The processes that typically give rise to them, as well as these responses themselves, are what Griffiths claims is cognitively impenetrable. But he notes that they can also be triggered by processes that are cognitively penetrable. In fact, he is clear that the former doesn’t rule out the latter: “[t]he existence of a relatively unintelligent, dedicated mechanism does not imply that higher-level cognitive processes cannot initiate the same events” (1990: 187).

Griffiths exploits this account to explain emotional recalcitrance. In brief, the phenomenon occurs when an affect-program response is triggered without the cognitive process of belief-fixation that gives rise to judgement. For example, “[if] only the affect-program system classes the stimulus as a danger, the subject will exhibit the symptoms of fear, but will deny making the judgements which folk theory supposes to be implicit in the emotion” (1990: 191).

This explanation isn’t supposed to provide us with an account of what recalcitrant emotions are; what picks them out as a type. Rather, for Griffiths, it gives us a ‘theory’ of them; we have an explanation for their occurrence. Regardless of whether this theory is adequate, it is my view that the work such an explanation can be further put towards is to explain the recalcitrant nature of recalcitrant emotions. 

While the affect-program responses don’t always run in tandem with the cognitive processes involved in belief-fixation, what explains the persistent nature of these responses is that they, as well as the processes that give rise to them, are cognitively impenetrable. Moreover, cognitive penetrability admits of degrees. Thus, the extent to which such responses are recalcitrant will depend on the extent to which they, as well as the processes that give rise to them, are cognitively impenetrable.
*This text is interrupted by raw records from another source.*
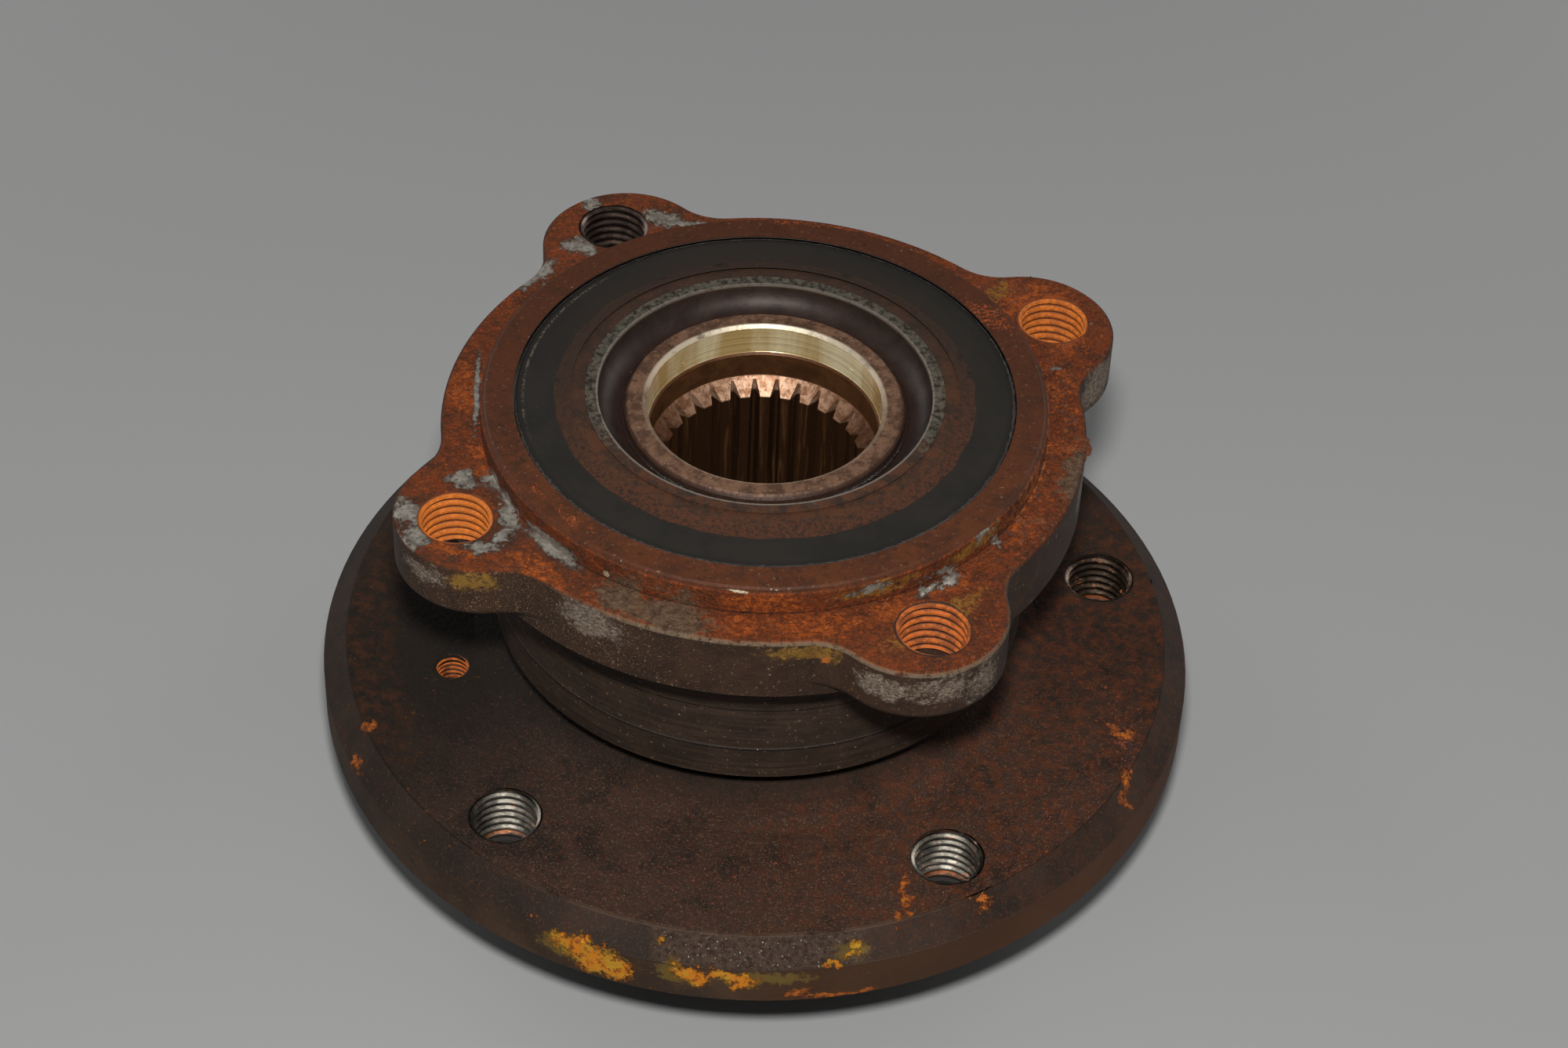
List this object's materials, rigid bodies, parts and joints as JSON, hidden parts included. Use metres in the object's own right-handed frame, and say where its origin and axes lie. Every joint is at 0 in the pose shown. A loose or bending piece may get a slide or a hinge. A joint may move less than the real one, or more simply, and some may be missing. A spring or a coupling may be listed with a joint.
{
  "type": "wheel hub bearing",
  "caption": "Driven wheel hub bearing unit: splined hub with a drilled wheel flange, turning on two rows of caged balls inside a bolt-on outer ring with threaded ears.",
  "frame": {"origin": "centre of the wheel register's end face, on which the unit stands", "axes": "+Z along the turning axis, pointing inboard to the drive shaft; the wheel side faces -Z; -Y faces the viewer of the reference view"},
  "size_m": [0.1452, 0.1452, 0.0838],
  "materials": {
    "hub_steel": "forged and turned steel, rusted dark brown with worn grey edges",
    "ring_steel": "turned steel, dark brown body, orange rust on the flange and its threads",
    "inner_ring_steel": "ground steel, brown film with a bright worn clamping band",
    "ball_steel": "polished bearing steel",
    "cage_polymer": "moulded glass-filled polyamide",
    "seal_steel": "pressed sheet steel",
    "seal_rubber": "moulded nitrile rubber",
    "encoder_rubber": "magnetised ferrite rubber, satin near-black"
  },
  "bodies": {
    "ring_side": {"outer_ring": "ring_steel", "inboard_seal_case": "seal_steel", "inboard_seal_lips": "seal_rubber", "outboard_seal_case": "seal_steel", "outboard_seal_lips": "seal_rubber"},
    "hub_side": {"wheel_hub": "hub_steel", "inner_ring": "inner_ring_steel", "inboard_slinger": "seal_steel", "magnetic_encoder": "encoder_rubber"},
    "outboard_ball_set": {"cage_outboard": "cage_polymer", "ball_outboard_01": "ball_steel", "ball_outboard_02": "ball_steel", "ball_outboard_03": "ball_steel", "ball_outboard_04": "ball_steel", "ball_outboard_05": "ball_steel", "ball_outboard_06": "ball_steel", "ball_outboard_07": "ball_steel", "ball_outboard_08": "ball_steel", "ball_outboard_09": "ball_steel", "ball_outboard_10": "ball_steel", "ball_outboard_11": "ball_steel", "ball_outboard_12": "ball_steel", "ball_outboard_13": "ball_steel", "ball_outboard_14": "ball_steel"},
    "inboard_ball_set": {"cage_inboard": "cage_polymer", "ball_inboard_01": "ball_steel", "ball_inboard_02": "ball_steel", "ball_inboard_03": "ball_steel", "ball_inboard_04": "ball_steel", "ball_inboard_05": "ball_steel", "ball_inboard_06": "ball_steel", "ball_inboard_07": "ball_steel", "ball_inboard_08": "ball_steel", "ball_inboard_09": "ball_steel", "ball_inboard_10": "ball_steel", "ball_inboard_11": "ball_steel", "ball_inboard_12": "ball_steel", "ball_inboard_13": "ball_steel", "ball_inboard_14": "ball_steel"}
  },
  "joints": [
    {"name": "hub_spin", "type": "hinge", "parent": "ring_side", "child": "hub_side", "pos_m": [0, 0, 0.0613], "axis": [0, 0, 1], "continuous": true},
    {"name": "outboard_cage_orbit", "type": "hinge", "parent": "ring_side", "child": "outboard_ball_set", "pos_m": [0, 0, 0.0518], "axis": [0, 0, 1], "continuous": true},
    {"name": "inboard_cage_orbit", "type": "hinge", "parent": "ring_side", "child": "inboard_ball_set", "pos_m": [0, 0, 0.0708], "axis": [0, 0, 1], "continuous": true}
  ],
  "couplings": [
    {"joint": "outboard_cage_orbit", "follows": "hub_spin", "ratio": 0.4231},
    {"joint": "inboard_cage_orbit", "follows": "hub_spin", "ratio": 0.4231}
  ]
}
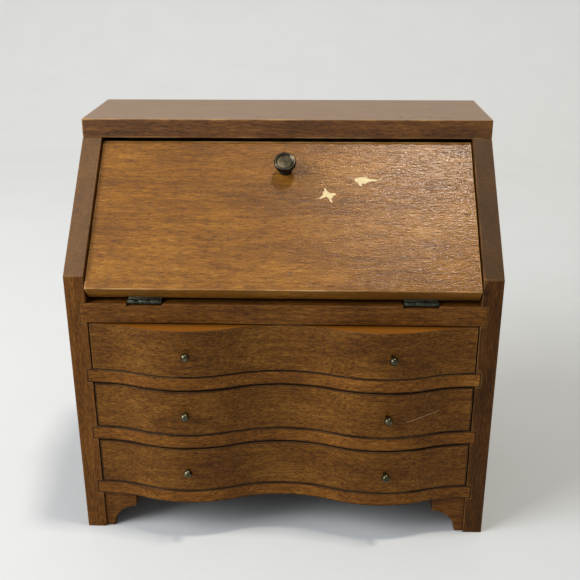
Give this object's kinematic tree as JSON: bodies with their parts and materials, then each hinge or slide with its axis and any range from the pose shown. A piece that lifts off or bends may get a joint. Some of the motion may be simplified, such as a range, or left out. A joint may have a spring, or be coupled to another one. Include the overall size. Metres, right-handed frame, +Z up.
{
  "type": "miniature slant-front desk with drawers",
  "caption": "Doll's house slant-front writing desk: hinged fall lid over pigeonholes, above oxbow-fronted drawers with small pin knobs, on low bracket feet.",
  "frame": {"origin": "under the middle of the whole desk, on the surface that it stands on", "axes": "+X to the right along the width, +Y to the back, +Z up; the drawers and the lid open towards -Y"},
  "size_m": [0.112, 0.0702, 0.111],
  "materials": {
    "case_wood": "orange-brown stained hardwood under worn shellac, darker on the side panels",
    "lid_wood": "stained hardwood with fine grain along the lid, satin, worn pale along its lower edge",
    "drawer_front_wood": "mottled brown stained hardwood, satin",
    "inner_wood": "thin plain hardwood, barely finished",
    "drawer_knob_brass": "tarnished brass",
    "lid_knob_bronze": "antique bronze, dark in its hollows and bright on its rim",
    "hinge_metal": "dull dark brass",
    "brad_steel": "dull steel"
  },
  "bodies": {
    "case": {"back_panel": "inner_wood", "back_panel_brads": "brad_steel", "base_shelf": "case_wood", "desk_board": "case_wood", "desk_leaf_nails": "hinge_metal", "gallery_partition_1": "inner_wood", "gallery_partition_2": "inner_wood", "gallery_partition_3": "inner_wood", "gallery_partition_4": "inner_wood", "gallery_shelf": "inner_wood", "left_foot_bracket": "case_wood", "left_hinge_desk_leaf": "hinge_metal", "left_hinge_pin": "hinge_metal", "left_side": "case_wood", "lid_stop": "inner_wood", "lower_shelf": "case_wood", "right_foot_bracket": "case_wood", "right_hinge_desk_leaf": "hinge_metal", "right_hinge_pin": "hinge_metal", "right_side": "case_wood", "top_board": "case_wood", "upper_shelf": "case_wood"},
    "lid": {"lid": "lid_wood", "lid_knob": "lid_knob_bronze", "lid_knob_screw": "hinge_metal", "lid_leaf_nails": "hinge_metal", "left_hinge_lid_leaf": "hinge_metal", "right_hinge_lid_leaf": "hinge_metal"},
    "upper_drawer": {"upper_drawer_back": "inner_wood", "upper_drawer_bottom": "inner_wood", "upper_drawer_front": "drawer_front_wood", "upper_drawer_left_knob": "drawer_knob_brass", "upper_drawer_left_side": "inner_wood", "upper_drawer_right_knob": "drawer_knob_brass", "upper_drawer_right_side": "inner_wood"},
    "middle_drawer": {"middle_drawer_back": "inner_wood", "middle_drawer_bottom": "inner_wood", "middle_drawer_front": "drawer_front_wood", "middle_drawer_left_knob": "drawer_knob_brass", "middle_drawer_left_side": "inner_wood", "middle_drawer_right_knob": "drawer_knob_brass", "middle_drawer_right_side": "inner_wood"},
    "lower_drawer": {"lower_drawer_back": "inner_wood", "lower_drawer_bottom": "inner_wood", "lower_drawer_front": "drawer_front_wood", "lower_drawer_left_knob": "drawer_knob_brass", "lower_drawer_left_side": "inner_wood", "lower_drawer_right_knob": "drawer_knob_brass", "lower_drawer_right_side": "inner_wood"}
  },
  "joints": [
    {"name": "lid_hinge", "type": "hinge", "parent": "case", "child": "lid", "pos_m": [0, -0.02695, 0.06941], "axis": [1, 0, 0], "range_deg": [0, 136.6]},
    {"name": "upper_drawer_slide", "type": "slide", "parent": "case", "child": "upper_drawer", "axis": [0, -1, 0], "range_m": [0, 0.03]},
    {"name": "middle_drawer_slide", "type": "slide", "parent": "case", "child": "middle_drawer", "axis": [0, -1, 0], "range_m": [0, 0.03]},
    {"name": "lower_drawer_slide", "type": "slide", "parent": "case", "child": "lower_drawer", "axis": [0, -1, 0], "range_m": [0, 0.03]}
  ]
}
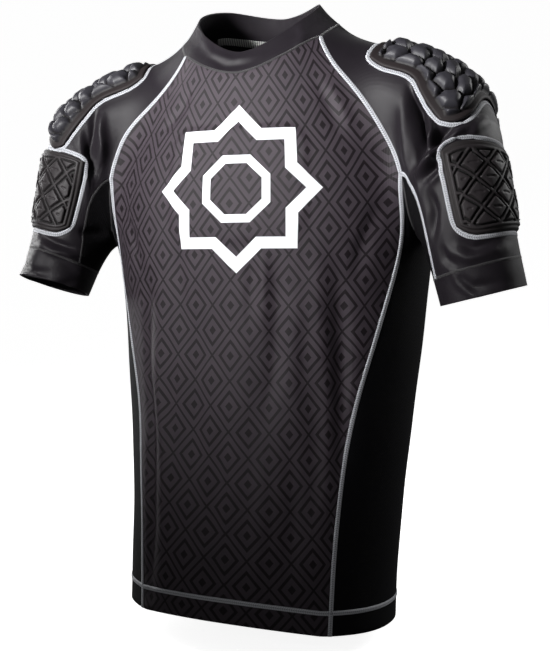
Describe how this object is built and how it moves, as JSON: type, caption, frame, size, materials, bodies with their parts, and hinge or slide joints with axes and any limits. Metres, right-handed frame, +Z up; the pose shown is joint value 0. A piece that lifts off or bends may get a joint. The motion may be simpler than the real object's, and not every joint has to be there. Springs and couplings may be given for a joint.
{
  "type": "padded compression shirt",
  "caption": "Short-sleeved raglan compression shirt in its worn shape, with blocky foam shoulder pads, plated upper arm pads, a stand collar and dark side panels.",
  "frame": {"origin": "middle of the neck opening, level with the shoulder seams at the neck, where the wearer's neck and shoulders carry the shirt", "axes": "+X to the wearer's left, -Y to the front, +Z up, from the hem to the collar"},
  "size_m": [0.5944, 0.2586, 0.6778],
  "materials": {
    "print_cloth": "knitted stretch cloth with a darker lattice, slight sheen",
    "plain_cloth": "knitted stretch cloth, slight sheen",
    "mesh_cloth": "perforated knitted mesh, matte",
    "foam_pad": "stretch cloth over foam, semi-gloss"
  },
  "bodies": {
    "root": {"front": "print_cloth", "back": "plain_cloth", "collar": "plain_cloth", "side_left": "mesh_cloth", "side_right": "mesh_cloth", "gusset_left": "mesh_cloth", "gusset_right": "mesh_cloth", "sleeve_left": "plain_cloth", "sleeve_right": "plain_cloth", "cuff_left": "plain_cloth", "cuff_right": "plain_cloth", "shoulder_pad_left": "foam_pad", "shoulder_pad_right": "foam_pad", "bicep_pad_left": "foam_pad", "bicep_pad_right": "foam_pad"}
  },
  "joints": []
}
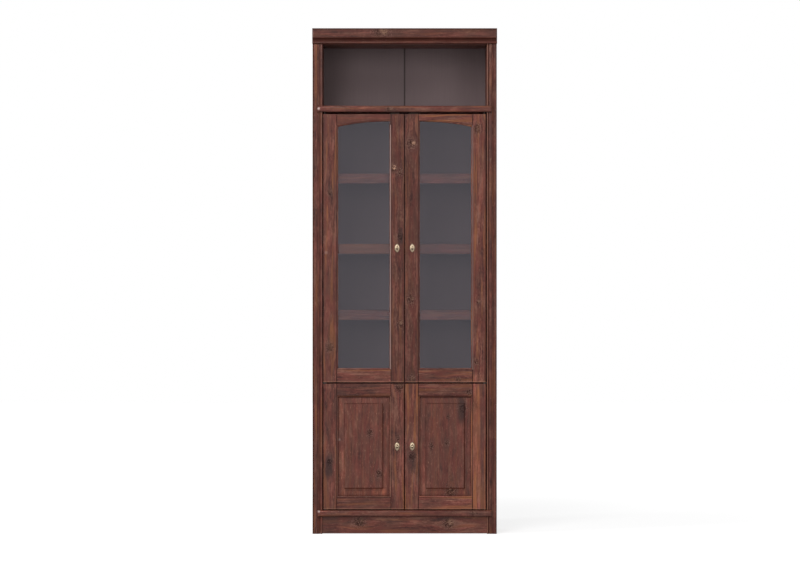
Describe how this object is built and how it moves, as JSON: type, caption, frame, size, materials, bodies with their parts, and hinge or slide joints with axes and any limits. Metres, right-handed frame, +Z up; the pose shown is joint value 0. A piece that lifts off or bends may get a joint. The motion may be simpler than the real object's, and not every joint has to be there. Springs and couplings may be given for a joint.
{
  "type": "bookcase with glass doors",
  "caption": "Tall pine bookcase with an open compartment on top, arched glazed doors over shelves and panelled doors at the foot.",
  "frame": {"origin": "on the floor, in the middle of the box around the closed bookcase", "axes": "+X to the right seen from the front, +Y to the wall behind, +Z up"},
  "size_m": [0.804, 0.31, 2.2],
  "materials": {
    "stained_pine": "dark red-brown stain under a semi-matt lacquer, knots showing",
    "back_board": "thin board, dark grey-brown, matt",
    "glass": "clear float glass",
    "brass": "pale antique brass, satin",
    "steel": "zinc plated",
    "bush_plastic": "brown moulded bushes",
    "catch_plastic": "brown moulded housing",
    "strip_plastic": "dark brown extruded strip"
  },
  "bodies": {
    "root": {"end_panel_left": "stained_pine", "end_panel_right": "stained_pine", "side_panel_left": "stained_pine", "side_panel_right": "stained_pine", "top_panel": "stained_pine", "cornice": "stained_pine", "counter_board": "stained_pine", "counter_nosing": "stained_pine", "middle_board": "stained_pine", "bottom_board": "stained_pine", "base_nosing": "stained_pine", "plinth_board": "stained_pine", "back_panel_left": "back_board", "back_panel_right": "back_board", "back_joint_strip": "strip_plastic", "upper_shelf_1": "stained_pine", "upper_shelf_2": "stained_pine", "upper_shelf_3": "stained_pine", "lower_shelf": "stained_pine", "shelf_lips": "stained_pine", "shelf_pins": "steel", "board_pivot_pins": "steel", "middle_pivots": "steel", "magnetic_catches": "catch_plastic", "wall_brackets": "steel", "case_screws": "steel"},
    "upper_left_door": {"upper_left_outer_stile": "stained_pine", "upper_left_inner_stile": "stained_pine", "upper_left_arched_rail": "stained_pine", "upper_left_bottom_rail": "stained_pine", "upper_left_glass": "glass", "upper_left_glazing_beads": "stained_pine", "upper_left_pivot_bushes": "bush_plastic", "upper_left_strike_plate": "steel", "upper_left_knob": "brass"},
    "upper_right_door": {"upper_right_outer_stile": "stained_pine", "upper_right_inner_stile": "stained_pine", "upper_right_arched_rail": "stained_pine", "upper_right_bottom_rail": "stained_pine", "upper_right_glass": "glass", "upper_right_glazing_beads": "stained_pine", "upper_right_pivot_bushes": "bush_plastic", "upper_right_strike_plate": "steel", "upper_right_knob": "brass"},
    "lower_left_door": {"lower_left_outer_stile": "stained_pine", "lower_left_inner_stile": "stained_pine", "lower_left_top_rail": "stained_pine", "lower_left_bottom_rail": "stained_pine", "lower_left_panel": "stained_pine", "lower_left_pivot_bushes": "bush_plastic", "lower_left_strike_plate": "steel", "lower_left_knob": "brass"},
    "lower_right_door": {"lower_right_outer_stile": "stained_pine", "lower_right_inner_stile": "stained_pine", "lower_right_top_rail": "stained_pine", "lower_right_bottom_rail": "stained_pine", "lower_right_panel": "stained_pine", "lower_right_pivot_bushes": "bush_plastic", "lower_right_strike_plate": "steel", "lower_right_knob": "brass"}
  },
  "joints": [
    {"name": "upper_left_door_hinge", "type": "hinge", "parent": "root", "child": "upper_left_door", "pos_m": [-0.347, -0.1265, 1.244], "axis": [0, 0, -1], "range_deg": [0, 105]},
    {"name": "upper_right_door_hinge", "type": "hinge", "parent": "root", "child": "upper_right_door", "pos_m": [0.347, -0.1265, 1.244], "axis": [0, 0, 1], "range_deg": [0, 105]},
    {"name": "lower_left_door_hinge", "type": "hinge", "parent": "root", "child": "lower_left_door", "pos_m": [-0.347, -0.1265, 0.38], "axis": [0, 0, -1], "range_deg": [0, 105]},
    {"name": "lower_right_door_hinge", "type": "hinge", "parent": "root", "child": "lower_right_door", "pos_m": [0.347, -0.1265, 0.38], "axis": [0, 0, 1], "range_deg": [0, 105]}
  ]
}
One of the advantages of his theory, according to Griffiths, is that “[t]he occurrence of emotions in the absence of suitable beliefs is converted from a philosophers’ paradox into a practical subject for psychological investigation” (1990: 192). The present explanation is similarly advantageous in that it provides an explanation of emotional recalcitrance that is empirically verifiable. 

But by the same token, the explanation is only of interest to the extent that it is empirically plausible. The evidence is far from conclusive, but there is good reason to think we are on the right track.

McRae et al. (2012) sought to test “whether the way an emotion is generated influences the impact of subsequent emotion regulatory efforts” (pg. 253). Emotions can be triggered ‘bottom up’, i.e. in response to perceptible properties of a stimulus, or ‘top down’, i.e. in response to cognitive appraisals of an event. 

They took their findings to “suggest that top-down generated emotions are more successfully down-regulated by reappraisal than bottom-up emotions” (pg. 259). Emotions generated bottom-up, then, appear to behave as if they are cognitively impenetrable; or at least, as if they are less penetrable than ones generated top-down.

Insofar as any of the emotions thus generated conflict (in the relevant sense) with an evaluative judgement, we have an instance of emotional recalcitrance. Run these thoughts together, and they imply that recalcitrant emotions are recalcitrant to the extent that they are cognitively impenetrable.

References

Brady, M. S. (2009). ‘The Irrationality of Recalcitrant Emotions’. Philosophical Studies 145: 413–30.

D’Arms, J., & Jacobson, D. (2003). ‘The Significance of Recalcitrant Emotion’. In A. Hatzimoysis (Ed.), Philosophy and the Emotions. Cambridge: Cambridge University Press.

Goldie, P. (2000). The Emotions: A Philosophical Exploration. Oxford University Press.

Greenspan, P. S. (1981). ‘Emotions as Evaluations’. Pacific Philosophical Quarterly 62: 158–69.

Griffiths, P. E. (1990). ‘Modularity, and the Psychoevolutionary Theory of Emotion’. Biology and Philosophy 5: 175–96.

—- (1997). What Emotions Really Are. Chicago University Press.

Helm, B. (2001). Emotional Reason. Cambridge University Press.

McRae, K., Misra, S., Prasad, A. K., Pereira, S. C., Gross, J. J. (2012). ‘Bottom-up and Top-down Emotion Generation: Implications for Emotion Regulation’. Social Cognitive and Affective Neuroscience 7: 253–62.